Testing the “mechanical signature”

In the study published in Science of Food, the researchers show how they used a combination of mechanical testing and machine learning to measure and replicate the texture of plant-based and animal meat, similar to human taste testers.

Pant-based meat texture testing
© Kurt Hickman

The researchers used tension, compression, and shear tests to evaluate the texture of eight products: five plant-based (tofurky, sausage, hot dog, extrafirm and firm tofu) and three animal products (spam turkey, animal sausage, and animal hotdog).

“What’s really cool is that the ranking of the people was almost identical to the ranking of the machine”

Additionally, they used constitutive neural networks to find if plant-based meat mimics the “mechanical signature” of animal meat across the entire three-dimensional spectrum model instead of the usual one-dimension. The data was processed using machine learning while human testers ate samples to rate the products on a 5-point scale for 12 categories: soft, hard, brittle, chewy, gummy, viscous, springy, sticky, fibrous, fatty, moist, and meat-like.

After 157 mechanical tests and 288 neural network simulations, the researchers found that some plant-based meats already mimic the texture of animal meats well. Mechanical tests showed that plant-based hotdogs and sausages had textures similar to their animal counterparts. Meanwhile, plant-based turkey was stiffer, and tofu was softer than animal products. Human and mechanical texture assessments ranked similarly, validating the mechanical test accuracy.

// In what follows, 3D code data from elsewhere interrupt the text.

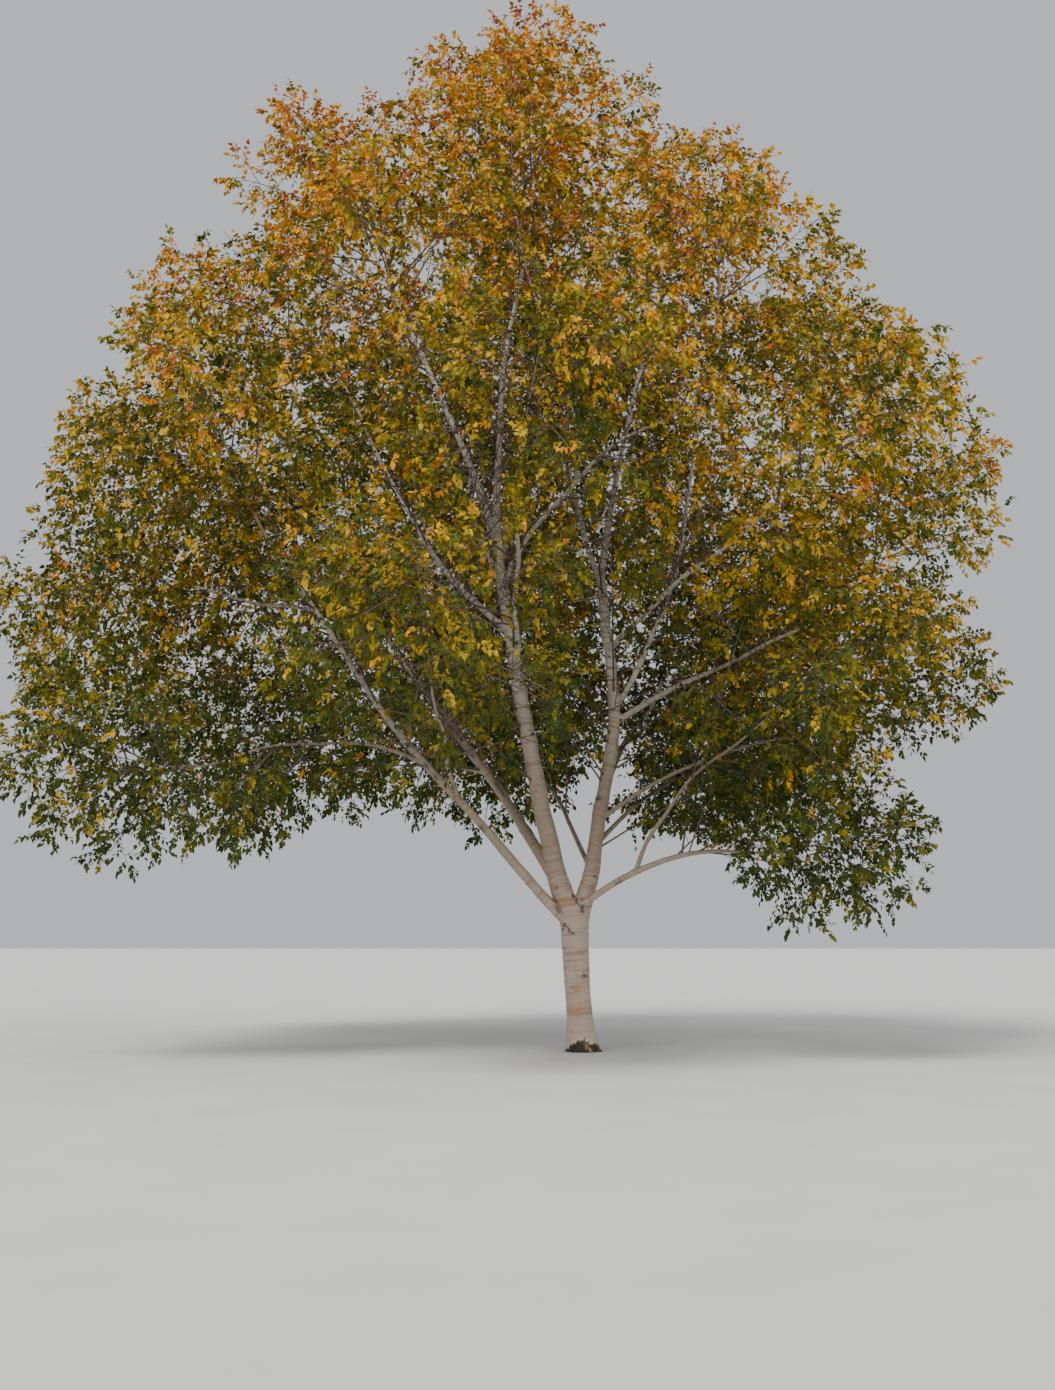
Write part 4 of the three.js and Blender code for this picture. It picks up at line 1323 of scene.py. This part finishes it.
def birch_bark(name, shades, peeled_share):
    """Birch bark: papery layers that peel in level strips. It reads as soft level bands of cream and
    pink, fresh salmon where a strip has just come off, and short dark level pores, all quite matt."""
    material, tree = new_material(name)
    marks = {mark: add(tree, "ShaderNodeAttribute", {"attribute_name": mark}).outputs
             for mark in ("bark_place", "fresh", "youth", "crease", "peeling", "bare")}

    def stretched(x, z, detail):
        """Noise with features of 1/x metres round the limb and 1/z metres along it."""
        moved = add(tree, "ShaderNodeVectorMath", {"operation": "MULTIPLY"}, i0=marks["bark_place"]["Vector"],
                    i1=(x, x, z))
        return add(tree, "ShaderNodeTexNoise", Vector=moved, Scale=1.0, Detail=detail)

    bands = stretched(1.4, 13, 4.0)
    lines = stretched(7, 150, 3.0)
    strips = stretched(3.4, 8, 4.0)
    colour, cream_and_painted_light = [add(tree, "ShaderNodeValToRGB", {"stops": stops}, Fac=bands)
                      for stops in (shades, UPPER_CREAM_AND_LIGHT)]
    eager = add(tree, "ShaderNodeMath", {"operation": "MULTIPLY_ADD"}, i0=marks["fresh"]["Fac"], i1=0.24,
                i2=strips)
    fresh = add(tree, "ShaderNodeValToRGB", {"stops": [(peeled_share, BLACK), (peeled_share + 0.07, WHITE)]},
                Fac=eager)
    fine = add(tree, "ShaderNodeValToRGB", {"stops": [(0.36, WHITE), (0.46, BLACK)]}, Fac=lines)
    whole = add(tree, "ShaderNodeTexCoord").outputs["Object"]
    height = add(tree, "ShaderNodeSeparateXYZ", i0=whole).outputs[2]
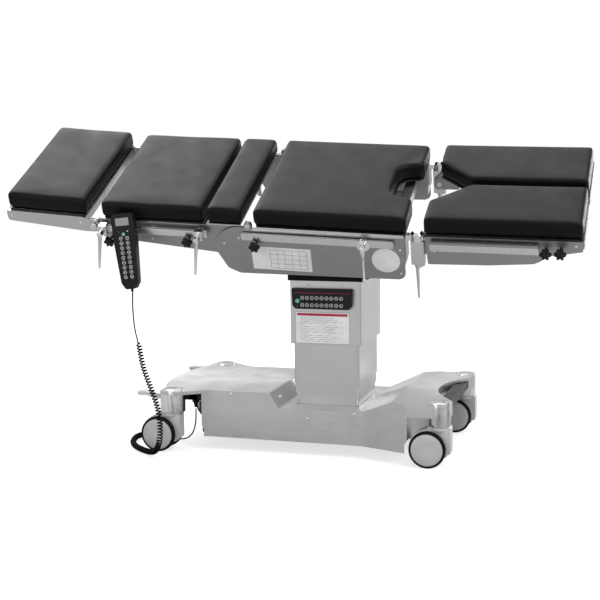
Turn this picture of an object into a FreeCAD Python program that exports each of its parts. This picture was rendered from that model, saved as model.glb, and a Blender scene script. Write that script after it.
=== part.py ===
"""Operating table on a telescopic column, standing on four swivel casters.

Millimetres. The origin is on the floor under the column's axis, +X runs to
the leg end, +Y to the far side and +Z up. The top is drawn level around the
crossing of the two tilt axles and then set to its resting tilt.
"""
import FreeCAD, Part
import math
import os

import Sketcher

Vector = FreeCAD.Vector
Placement = FreeCAD.Placement
Rotation = FreeCAD.Rotation

SIZES = {
    # the base on the floor
    "caster_left": -540,
    "caster_right": 426,
    "caster_side": 267,
    "boss_radius": 37,
    "boss_foot": 139,
    "boss_bore": 10.3,
    "deck_top": 215,
    "deck_dip": 160,
    "deck_wall": 5,
    "deck_lip": 203,
    "skirt_foot": 48,
    "skirt_left": -430,
    "skirt_side": 240,
    "flare_start": 150,
    "flare_end": 322,
    "dip_left": -147,
    "dip_left_top": -182,
    "dip_right": 144,
    "dip_right_top": 267,
    "bulge_left": -645,
    "bulge_round": 600,
    "hollow_right": 330,
    "hollow_round": 300,
    "flange_foot": 168,
    "arch_low": 75,
    "arch_wide": 118,
    "arch_narrow": 72,
    "arch_top": 150,
    "frame_low": 62,
    "frame_top": 148,
    "frame_rail": 190,
    "frame_rail_wide": 50,
    "frame_end": -445,
    "frame_end_wall": 13,
    "beam_low": 165,
    "beam_top": 202,
    "beam_half": 20,
    "control_long": 170,
    "shaft_x": -592,
    "shaft_z": 185,
    "shaft_radius": 6,
    "paddle_reach": -671,
    "paddle_near": 230,
    "paddle_far": 270,
    "paddle_top": 203,
    "paddle_thick": 12,
    # the column
    "column_clear": 15.5,
    "column_foot_z": 378,
    "column_top": 602,
    "column_wall": 3,
    "shell_half": 113,
    "shell_side": 134,
    "shell_wall": 2.5,
    "shell_gap": 0.5,
    "foot_low": 150,
    "foot_top": 360,
    "lower_shell_low": 200,
    "lower_shell_top": 400,
    "middle_shell_low": 236,
    "middle_shell_top": 451,
    "cylinder_radius": 45,
    "cylinder_top": 380,
    "ram_radius": 34,
    "ram_low": 230,
    "running_gap": 0.3,
    "bellows_proud": 6,
    "bellows_top": 640,
    "bellows_wall": 9,
    "panel_thick": 14,
    "panel_left": -119,
    "panel_right": 101,
    "panel_low": 504,
    "panel_top": 577,
    "panel_key_x": -97,
    "panel_key_z": 532,
    "key_radius": 7.5,
    "key_travel": 1.2,
    "key_proud": 2,
    "label_low": 381,
    "label_top": 492,
    # the crossing of the tilt axles and the resting tilt
    "pivot_z": 795.6,
    "side_tilt": 28.8,
    "end_tilt": 3.1,
    "axle_radius": 12,
    "ear_inner": 52,
    "ear_outer": 66,
    "ear_half": 28,
    "cross_half": 36,
    "cross_reach": 45,
    "cheek_inner": 62,
    "cheek_outer": 74,
    "cheek_round": 28,
    # the seat section
    "pad_clear": 1,
    "plate_thick": 5,
    "plate_top": 127,
    "board_thick": 6,
    "cushion_thick": 60,
    "cushion_half": 252,
    "cushion_round": 14,
    "cushion_corner": 22,
    "board_inset": 2,
    "seat_left": -364,
    "seat_right": 300,
    "seat_low_left": -61,
    "seat_low_right": -44,
    "seat_disc": 88,
    "seat_cushion_left": -218,
    "seat_cushion_right": 308,
    "notch_centre": 322,
    "notch_corner": 55,
    "notch_radius": 98,
    "spine_low": 60,
    "spine_top": 100,
    "hinge_x": -240,
    "hinge_z": 135,
    "hinge_round": 13.5,
    "pin_radius": 6,
    # the rails along the sides
    "rail_gap": 5,
    "rail_thick": 10,
    "rail_low": 88,
    "rail_high": 113,
    "spacer_radius": 7,
    "seat_rail_left": -262,
    "seat_rail_right": 267,
    "back_rail_left": -790,
    "back_rail_right": -385,
    "leg_rail_left": 389,
    "leg_rail_right": 743,
    # the back section
    "back_inset": 9,
    "back_thick": 6,
    "back_left": -796,
    "back_cushion_left": -772,
    "back_cushion_right": -400,
    "back_low_left": 41,
    "back_low_right": 13,
    "bridge_left": -388,
    "bridge_right": -262,
    "bridge_round": 30,
    "bridge_post": 8,
    "bridge_post_side": 150,
    "bridge_post_low": 5,
    # the head section
    "head_hinge_x": -812,
    "head_hinge_z": 100,
    "head_lift": 2.25,
    "head_inset": 2,
    "head_left": -1143,
    "head_low_left": 90,
    "head_low_right": 73,
    "head_plate_top": 131,
    "head_cushion_left": -1137,
    "head_cushion_right": -836,
    "head_lug": 24,
    # the leg sections
    "leg_hinge_x": 341,
    "leg_hinge_z": 52,
    "leg_drop": -1.5,
    "leg_inset": 6,
    "leg_thick": 8,
    "leg_hinge_inset": 20,
    "leg_plate_left": 376,
    "leg_plate_right": 885,
    "leg_plate_top": 131,
    "leg_cushion_left": 365,
    "leg_cushion_gap": 13,
    "leg_diagonal_x": 493,
    "leg_diagonal_y": 125,
    "knuckle_half": 22,
    "knuckle_side": 19,
    "knuckle_low": 11,
    "knuckle_top": 104,
    "post_radius": 9,
    "dome_radius": 21,
    "dome_top": 138,
    # fittings on the rails
    "knob_radius": 14,
    "knob_lobe": 6,
    "knob_thick": 22,
    "knob_stem": 5,
    "lever_long": 188,
    "clamp_lever_long": 120,
    "lever_thick": 7,
    "lever_thin": 3.5,
    "clamp_half": 14,
    "ring_radius": 22.5,
    # the handset
    "handset_out": 58,
    "handset_x": -662.5,
    "handset_z": 713,
    "handset_wide": 84,
    "handset_long": 264,
    "handset_thick": 24,
    "handset_lean": -6.1,
    # the casters
    "wheel_radius": 62.5,
    "wheel_width": 24,
    "wheel_inner": 26,
    "caster_trail": 35,
    "swivel_sweep": 113,
    "hood_half": 22,
    "hood_round": 66,
    "hood_front": 40,
    "cord_radius": 2.75,
    "coil_radius": 8.5,
}

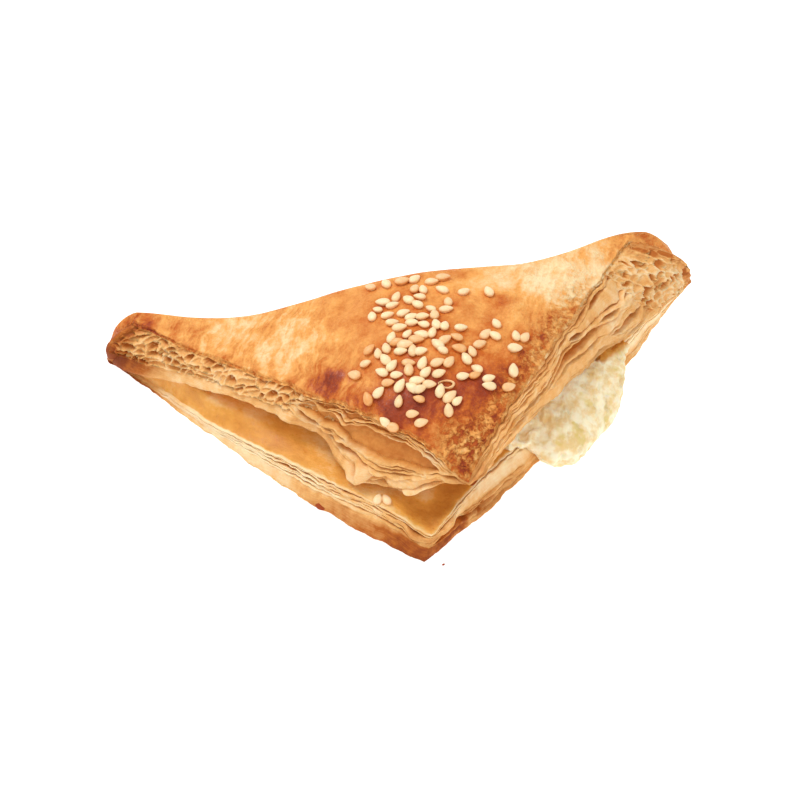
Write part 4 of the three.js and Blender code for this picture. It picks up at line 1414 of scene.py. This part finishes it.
def tone(name, description, red, green, blue):
    """A setting for a colour."""
    return bpy.props.FloatVectorProperty(
        name=name, description=description, default=colour(red, green, blue), size=4,
        min=0, max=1, subtype="COLOR")


class TurnoverDough(bpy.types.PropertyGroup):
    """Colours of the baked dough, from the least to the most browned."""

    pale: tone("Pale", "The skin where it has hardly browned", 254, 228, 178)
    golden: tone("Golden", "The skin where it is golden", 246, 174, 92)
    brown: tone("Brown", "The skin where it is brown", 204, 104, 30)
    deep: tone("Deep", "The skin where it is red-brown", 162, 62, 18)
    dark: tone("Dark", "The skin where it is darkest", 118, 34, 8)
    leaf_pale: tone("Leaf pale", "The palest leaves of the cut faces", 252, 228, 184)
    leaf_golden: tone("Leaf golden", "Golden leaves of the cut faces", 237, 179, 108)
    leaf_brown: tone("Leaf brown", "Brown leaves of the cut faces", 186, 102, 30)
    leaf_dark: tone("Leaf dark", "The darkest leaves of the cut faces", 146, 66, 14)
    # The cell colours are painted shade and glow, given to the depths between the leaves where
    # shade falls.
    cell_light: tone("Cell light", "Depths between the leaves, where light gets in", 220, 150, 70)
    cell_dark: tone("Cell dark", "Depths between the leaves, where they are dark", 182, 100, 32)
    pocket_pale: tone("Pocket pale", "The pocket where it has hardly browned", 246, 216, 164)
    pocket_golden: tone("Pocket golden", "The pocket where it is golden", 226, 160, 72)
    pocket_brown: tone("Pocket brown", "The pocket where it is brown", 188, 110, 30)


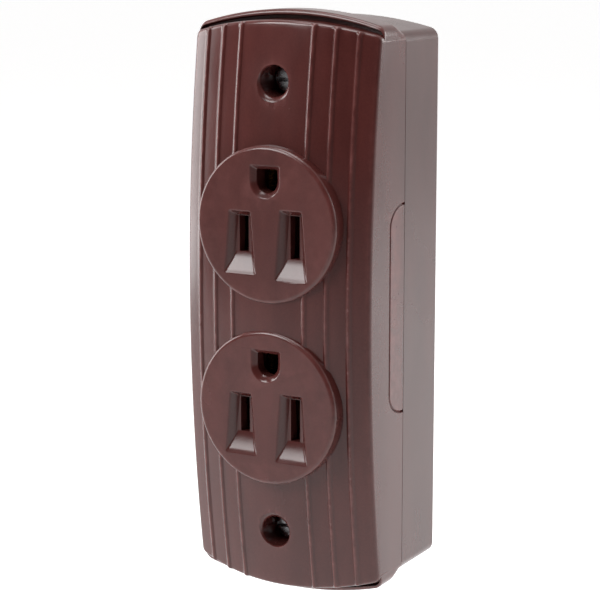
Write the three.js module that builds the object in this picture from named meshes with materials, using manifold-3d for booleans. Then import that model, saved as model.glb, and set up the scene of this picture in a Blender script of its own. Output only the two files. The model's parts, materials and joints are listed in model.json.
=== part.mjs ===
// Duplex wall outlet, surface-mount type: a crowned, ribbed front cover with two grounded
// receptacle faces, screwed to a tray-shaped rear base that carries the contact strips.
// Millimetres. +X right, +Y into the wall, +Z up; the origin is the centre of the back face.
// "Depth" below is the distance in front of the wall, so a point's Y is minus its depth.

import * as THREE from "three";
import { mergeVertices } from "three/addons/utils/BufferGeometryUtils.js";
import { ConvexGeometry } from "three/addons/geometries/ConvexGeometry.js";
import Module from "manifold-3d";

const wasm = await Module();
wasm.setup();

// ---------------------------------------------------------------- driving dimensions

const GAP = 0.3; // clearance between neighbouring pieces
const OVERCUT = 1; // how far a cutting tool runs past the face that it opens

// case outline: straight sides, arched ends
const HALF_WIDTH = 23;
const CORNER_RADIUS = 2.5;
const COVER_APEX = 65;
const COVER_SAGITTA = 3.5;
const BASE_APEX = 63;
const BASE_SAGITTA = 3;
const CAVITY_HALF_WIDTH = 20.6;
const CAVITY_APEX = 60.6;
const CAVITY_SAGITTA = 3;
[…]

“We were surprised to find that today’s plant-based products can reproduce the whole texture spectrum of animal meats,” said Ellen Kuhl, professor of mechanical engineering and senior author of the study shared with Stanford University.

“What’s really cool is that the ranking of the people was almost identical to the ranking of the machine. That’s great because now we can use the machine to have a quantitative, very reproducible test,” she added.

plant-based meat alternatives
© bit24 – stock.adobe.com

Exploring ingredients

Other findings showed that animal meats exhibited higher tension-compression asymmetry than plant-based meats, showing stiffer tension than compression. In contrast, most plant-based products showed the opposite pattern or were symmetric, which means they could break more easily.

Additionally, according to the researchers, the mechanical properties of plant-based meat depend heavily on the source of the plants and processing technique, with the most successful combinations featuring wheat, pea, or potato proteins. These findings were possible due to the AI-driven neural networks that map relationships between ingredients and textures. The researchers suggest exploring first which ingredients deliver the correct textures to reverse-engineer formulas and create more precisely engineered products.

The team is sharing their data online to promote collaboration and innovation in plant-based meat development, as artificial intelligence needs lots of data. The researchers will continue testing various food items, including engineered fungi, and build a public database to support further research since traditional testing methods are not standardized and results are not usually shared.

“Our study shows that the one-dimensional stiffness of plant-based and animal sausage and hotdog is nearly identical, but their three-dimensional characteristics are not.

“Our approach to automatically discover the mechanics of plant-based and animal meat with constitutive neural networks could be a starting point towards using generative artificial intelligence to reverse-engineer formulas for plant-based meat products with customer-friendly tunable properties,” said the authors.